In this passage, the beloved Master was talking about elimination of prejudice, more specifically, religious prejudice. But does it not apply to the elimination of any prejudice? In the same talk he goes on to talk about the elimination of prejudices of different natures, it is the same spirit. Who are we that we should judge?


During those 15 years after I first realized I was gay until now, I came to terms with my sexuality. It became a non-issue for me. It is who I am. Not by choice, but I don’t have any problems with it. I am gay. My skin is light. I have green eyes. I cry at happy endings. Just who I am. I am not sick. I am not a worse or better human being because of any of that.

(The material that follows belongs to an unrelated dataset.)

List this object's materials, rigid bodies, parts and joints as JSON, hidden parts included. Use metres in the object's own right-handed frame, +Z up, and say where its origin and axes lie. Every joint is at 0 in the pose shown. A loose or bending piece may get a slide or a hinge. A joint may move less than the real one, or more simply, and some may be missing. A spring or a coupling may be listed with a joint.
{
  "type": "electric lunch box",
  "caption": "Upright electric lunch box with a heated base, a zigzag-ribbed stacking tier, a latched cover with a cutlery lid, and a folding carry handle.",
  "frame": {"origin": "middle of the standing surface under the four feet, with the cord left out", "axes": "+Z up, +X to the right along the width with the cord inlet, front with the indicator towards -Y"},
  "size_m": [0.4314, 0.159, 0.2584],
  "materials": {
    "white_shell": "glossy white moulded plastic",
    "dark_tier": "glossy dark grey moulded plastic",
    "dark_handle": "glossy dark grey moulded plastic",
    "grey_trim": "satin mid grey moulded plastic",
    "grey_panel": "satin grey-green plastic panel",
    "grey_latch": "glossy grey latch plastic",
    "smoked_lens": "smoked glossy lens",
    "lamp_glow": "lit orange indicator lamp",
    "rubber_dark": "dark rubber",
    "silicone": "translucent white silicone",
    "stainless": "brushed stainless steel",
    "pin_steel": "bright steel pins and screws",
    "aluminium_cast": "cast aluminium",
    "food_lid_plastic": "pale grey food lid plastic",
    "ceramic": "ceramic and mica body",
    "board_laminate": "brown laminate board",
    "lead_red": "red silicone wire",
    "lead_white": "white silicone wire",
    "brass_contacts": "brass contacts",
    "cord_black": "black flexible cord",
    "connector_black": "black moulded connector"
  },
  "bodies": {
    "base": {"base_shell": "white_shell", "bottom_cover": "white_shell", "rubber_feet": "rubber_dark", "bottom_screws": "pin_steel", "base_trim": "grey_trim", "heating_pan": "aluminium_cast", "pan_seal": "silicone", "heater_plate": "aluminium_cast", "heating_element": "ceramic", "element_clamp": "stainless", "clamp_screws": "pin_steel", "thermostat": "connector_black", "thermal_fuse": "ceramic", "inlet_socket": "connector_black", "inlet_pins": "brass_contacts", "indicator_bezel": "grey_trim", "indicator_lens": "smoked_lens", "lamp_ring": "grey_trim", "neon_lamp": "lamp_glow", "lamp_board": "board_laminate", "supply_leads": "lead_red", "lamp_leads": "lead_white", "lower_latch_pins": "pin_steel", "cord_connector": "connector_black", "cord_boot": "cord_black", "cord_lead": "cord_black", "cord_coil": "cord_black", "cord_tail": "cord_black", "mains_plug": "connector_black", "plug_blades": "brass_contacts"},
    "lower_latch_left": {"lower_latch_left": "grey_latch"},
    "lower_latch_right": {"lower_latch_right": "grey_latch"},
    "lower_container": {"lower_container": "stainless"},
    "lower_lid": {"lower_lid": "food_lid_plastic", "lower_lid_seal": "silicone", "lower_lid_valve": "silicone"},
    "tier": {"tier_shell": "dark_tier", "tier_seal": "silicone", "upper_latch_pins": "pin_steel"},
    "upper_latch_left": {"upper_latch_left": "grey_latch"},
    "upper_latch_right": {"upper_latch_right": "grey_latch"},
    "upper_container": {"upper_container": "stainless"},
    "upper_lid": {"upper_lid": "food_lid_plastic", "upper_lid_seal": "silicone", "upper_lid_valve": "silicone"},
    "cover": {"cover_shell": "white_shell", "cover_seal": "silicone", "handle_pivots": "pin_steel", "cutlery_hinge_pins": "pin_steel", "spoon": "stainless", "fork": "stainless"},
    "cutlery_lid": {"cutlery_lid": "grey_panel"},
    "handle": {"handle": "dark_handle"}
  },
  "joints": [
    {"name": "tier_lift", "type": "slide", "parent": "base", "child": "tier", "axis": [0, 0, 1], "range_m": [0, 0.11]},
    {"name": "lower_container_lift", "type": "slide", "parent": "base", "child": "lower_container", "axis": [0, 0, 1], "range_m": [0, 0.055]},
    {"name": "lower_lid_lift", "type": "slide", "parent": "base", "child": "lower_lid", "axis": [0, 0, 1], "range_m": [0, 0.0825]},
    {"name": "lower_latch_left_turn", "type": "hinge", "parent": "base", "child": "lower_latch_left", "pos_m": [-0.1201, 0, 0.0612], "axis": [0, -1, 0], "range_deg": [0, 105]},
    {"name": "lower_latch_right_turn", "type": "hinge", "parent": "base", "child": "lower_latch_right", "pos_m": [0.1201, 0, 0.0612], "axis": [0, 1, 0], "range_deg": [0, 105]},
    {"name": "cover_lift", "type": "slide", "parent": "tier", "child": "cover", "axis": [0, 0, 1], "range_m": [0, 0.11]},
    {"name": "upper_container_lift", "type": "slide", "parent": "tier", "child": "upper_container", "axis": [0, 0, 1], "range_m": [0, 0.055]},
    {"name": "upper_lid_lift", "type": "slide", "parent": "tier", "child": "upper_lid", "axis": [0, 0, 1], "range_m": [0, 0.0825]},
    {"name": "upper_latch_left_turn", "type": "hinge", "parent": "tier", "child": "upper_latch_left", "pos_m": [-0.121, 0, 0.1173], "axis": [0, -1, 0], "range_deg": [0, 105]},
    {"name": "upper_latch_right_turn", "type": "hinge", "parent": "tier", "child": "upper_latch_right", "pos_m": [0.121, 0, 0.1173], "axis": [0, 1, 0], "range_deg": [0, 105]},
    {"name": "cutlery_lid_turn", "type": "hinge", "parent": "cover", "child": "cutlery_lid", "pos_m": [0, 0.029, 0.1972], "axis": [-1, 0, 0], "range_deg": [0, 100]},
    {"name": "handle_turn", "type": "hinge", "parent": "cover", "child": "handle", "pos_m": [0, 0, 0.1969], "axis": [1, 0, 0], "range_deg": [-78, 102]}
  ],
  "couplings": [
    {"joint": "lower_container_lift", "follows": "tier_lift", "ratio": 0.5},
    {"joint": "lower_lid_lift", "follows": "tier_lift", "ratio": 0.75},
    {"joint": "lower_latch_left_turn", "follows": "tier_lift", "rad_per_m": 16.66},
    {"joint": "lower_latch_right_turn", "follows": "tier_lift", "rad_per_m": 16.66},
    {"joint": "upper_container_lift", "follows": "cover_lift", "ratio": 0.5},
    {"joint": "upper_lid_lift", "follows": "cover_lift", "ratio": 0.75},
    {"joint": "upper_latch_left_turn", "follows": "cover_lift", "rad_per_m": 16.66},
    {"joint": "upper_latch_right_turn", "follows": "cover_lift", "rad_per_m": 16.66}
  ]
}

 I never came to terms with being apart from the Faith and the community, though. For years I just believed that I would have to accept that I would never be part of that community again. That I could continue to try to live a bahá’í life independently and on my own, but it would be impossible for me to be accepted as who I am in this community. That thought made me deeply sad. The bahá’í community is supposed to embrace and accept everyone. It is what the whole of human kind needs. Not just straight people. It’s supposed to be free of prejudice and discrimination. Having grown up in that community, I knew bahá’ís could be very accepting of many things, but not of this particular thing.  Note that I do not blame the Faith in any way for that. I believe in the Faith and Its Teachings. I can’t stress that too much.

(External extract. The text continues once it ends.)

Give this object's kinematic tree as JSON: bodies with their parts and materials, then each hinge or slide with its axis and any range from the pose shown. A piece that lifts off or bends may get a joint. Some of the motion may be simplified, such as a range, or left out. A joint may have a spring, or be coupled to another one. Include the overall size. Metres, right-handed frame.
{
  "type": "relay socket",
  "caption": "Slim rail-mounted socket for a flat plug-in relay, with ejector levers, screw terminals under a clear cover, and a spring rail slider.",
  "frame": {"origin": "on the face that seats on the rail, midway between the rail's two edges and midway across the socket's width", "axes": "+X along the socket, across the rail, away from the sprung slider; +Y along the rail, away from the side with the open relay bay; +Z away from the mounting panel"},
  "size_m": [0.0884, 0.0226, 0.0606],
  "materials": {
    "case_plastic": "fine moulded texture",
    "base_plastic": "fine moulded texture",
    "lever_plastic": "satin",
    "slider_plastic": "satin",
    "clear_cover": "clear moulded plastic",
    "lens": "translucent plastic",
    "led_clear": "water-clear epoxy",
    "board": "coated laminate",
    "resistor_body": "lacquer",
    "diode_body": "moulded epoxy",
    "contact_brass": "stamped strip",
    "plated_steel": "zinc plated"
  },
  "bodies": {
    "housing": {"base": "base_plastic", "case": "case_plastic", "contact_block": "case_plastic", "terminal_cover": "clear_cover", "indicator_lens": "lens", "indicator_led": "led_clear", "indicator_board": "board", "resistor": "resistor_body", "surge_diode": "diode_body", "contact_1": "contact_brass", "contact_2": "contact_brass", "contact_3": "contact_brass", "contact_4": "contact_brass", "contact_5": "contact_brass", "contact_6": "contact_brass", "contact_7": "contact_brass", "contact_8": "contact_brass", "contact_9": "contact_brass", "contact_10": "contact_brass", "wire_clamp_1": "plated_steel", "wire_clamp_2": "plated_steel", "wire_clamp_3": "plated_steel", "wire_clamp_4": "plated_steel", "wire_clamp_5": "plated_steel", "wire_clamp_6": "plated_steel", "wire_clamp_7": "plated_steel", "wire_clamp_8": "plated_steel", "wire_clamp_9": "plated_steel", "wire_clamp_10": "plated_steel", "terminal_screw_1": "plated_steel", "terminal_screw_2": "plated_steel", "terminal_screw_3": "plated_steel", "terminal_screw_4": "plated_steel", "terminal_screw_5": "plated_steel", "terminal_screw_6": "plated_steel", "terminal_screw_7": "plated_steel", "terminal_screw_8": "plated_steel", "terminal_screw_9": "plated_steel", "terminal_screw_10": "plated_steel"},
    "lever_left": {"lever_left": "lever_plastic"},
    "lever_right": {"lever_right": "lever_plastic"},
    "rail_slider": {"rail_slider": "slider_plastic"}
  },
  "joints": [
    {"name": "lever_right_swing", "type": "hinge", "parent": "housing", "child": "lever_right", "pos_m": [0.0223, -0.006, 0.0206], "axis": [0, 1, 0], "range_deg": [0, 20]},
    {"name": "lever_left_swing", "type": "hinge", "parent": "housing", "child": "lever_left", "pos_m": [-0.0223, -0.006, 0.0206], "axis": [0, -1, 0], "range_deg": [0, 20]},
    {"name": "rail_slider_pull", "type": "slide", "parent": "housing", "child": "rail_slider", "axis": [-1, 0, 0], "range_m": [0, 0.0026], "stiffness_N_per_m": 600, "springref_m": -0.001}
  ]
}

In the recent past I’ve been struggling with the question of whether or not to try to come back to the community. I feel lost, and I’ve been trying to find myself again, and my way back to the Faith. I started doing some research online and came across various blogs and forums debating the issue of homosexuality in the Faith. I found some pretty compelling arguments against the discrimination that we suffer in the community. I am not gonna get into that now, cause this is already a pretty long text as it is, but I was filled with joy and relief that there might be a possibility for this reconciliation. Even if all those arguments are wrong (which is not what I believe), even if homosexuality is indeed a “spiritual handicap” that we must strive to overcome (which, again, is not what I believe), that is still no reason for homosexuals to be discriminated against or shunned in any way.


I believe now that this reconciliation is possible. Between who I am and the teachings of the Faith. Even if it isn’t, the reconciliation between who I am and the Bahá’í Community is a no-brainer to me. We must welcome, love and embrace the whole of human kind. Sexuality is no reason not to. There is no conceivable reason not to.


I hope, with all my heart, that I can find my way back to the Faith and the community. Me, and all of us who are in the same situation. I am starting here. Thanks for providing this space that welcomes and supports us.